▶ **What the task asks**
Return exactly and only these lines: the first of the listing through the one containing "import Module from".

(Saved entries)
•••••

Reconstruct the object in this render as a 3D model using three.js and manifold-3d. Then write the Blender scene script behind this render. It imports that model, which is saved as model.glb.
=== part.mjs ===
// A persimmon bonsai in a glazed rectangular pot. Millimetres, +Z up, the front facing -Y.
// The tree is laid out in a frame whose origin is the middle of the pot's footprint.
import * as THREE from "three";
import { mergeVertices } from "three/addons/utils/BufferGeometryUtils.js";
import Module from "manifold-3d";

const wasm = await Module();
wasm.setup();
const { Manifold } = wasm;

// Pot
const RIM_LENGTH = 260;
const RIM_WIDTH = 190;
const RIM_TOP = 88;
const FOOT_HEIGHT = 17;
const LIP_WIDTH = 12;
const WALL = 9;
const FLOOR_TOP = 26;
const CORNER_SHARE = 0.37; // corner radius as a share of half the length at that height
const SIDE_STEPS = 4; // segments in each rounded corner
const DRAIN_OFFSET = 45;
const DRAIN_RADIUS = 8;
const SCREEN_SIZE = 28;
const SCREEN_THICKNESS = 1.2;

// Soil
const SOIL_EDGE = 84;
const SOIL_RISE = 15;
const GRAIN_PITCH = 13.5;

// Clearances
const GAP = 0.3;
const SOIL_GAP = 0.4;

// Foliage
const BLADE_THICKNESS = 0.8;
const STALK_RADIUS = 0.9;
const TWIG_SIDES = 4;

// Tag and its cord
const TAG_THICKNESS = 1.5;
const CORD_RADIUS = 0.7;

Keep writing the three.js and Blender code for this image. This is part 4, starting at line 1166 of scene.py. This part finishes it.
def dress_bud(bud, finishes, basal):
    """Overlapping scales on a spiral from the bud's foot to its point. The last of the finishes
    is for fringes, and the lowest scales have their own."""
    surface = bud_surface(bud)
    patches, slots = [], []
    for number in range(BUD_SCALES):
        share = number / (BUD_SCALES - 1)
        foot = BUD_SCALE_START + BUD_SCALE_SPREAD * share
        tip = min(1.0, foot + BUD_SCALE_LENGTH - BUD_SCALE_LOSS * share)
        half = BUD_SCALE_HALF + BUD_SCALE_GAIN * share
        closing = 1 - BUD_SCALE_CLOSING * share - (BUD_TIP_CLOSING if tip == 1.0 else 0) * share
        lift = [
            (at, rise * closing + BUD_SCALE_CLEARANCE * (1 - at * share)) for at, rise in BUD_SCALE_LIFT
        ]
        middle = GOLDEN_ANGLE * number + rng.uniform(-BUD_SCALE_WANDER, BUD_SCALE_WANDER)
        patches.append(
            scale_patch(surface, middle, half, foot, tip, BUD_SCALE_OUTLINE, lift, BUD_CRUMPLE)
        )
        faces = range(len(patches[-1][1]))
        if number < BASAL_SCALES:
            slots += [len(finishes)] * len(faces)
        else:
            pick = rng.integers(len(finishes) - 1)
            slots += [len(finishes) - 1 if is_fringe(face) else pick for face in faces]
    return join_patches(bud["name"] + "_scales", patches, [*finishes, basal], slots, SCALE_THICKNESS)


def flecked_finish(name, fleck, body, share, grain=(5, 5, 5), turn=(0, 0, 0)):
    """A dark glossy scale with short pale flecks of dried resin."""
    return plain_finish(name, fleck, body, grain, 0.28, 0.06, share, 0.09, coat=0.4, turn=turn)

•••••

▶ **Written response**
Reconstruct the object in this render as a 3D model using three.js and manifold-3d. Then write the Blender scene script behind this render. It imports that model, which is saved as model.glb.
=== part.mjs ===
// A persimmon bonsai in a glazed rectangular pot. Millimetres, +Z up, the front facing -Y.
// The tree is laid out in a frame whose origin is the middle of the pot's footprint.
import * as THREE from "three";
import { mergeVertices } from "three/addons/utils/BufferGeometryUtils.js";
import Module from "manifold-3d";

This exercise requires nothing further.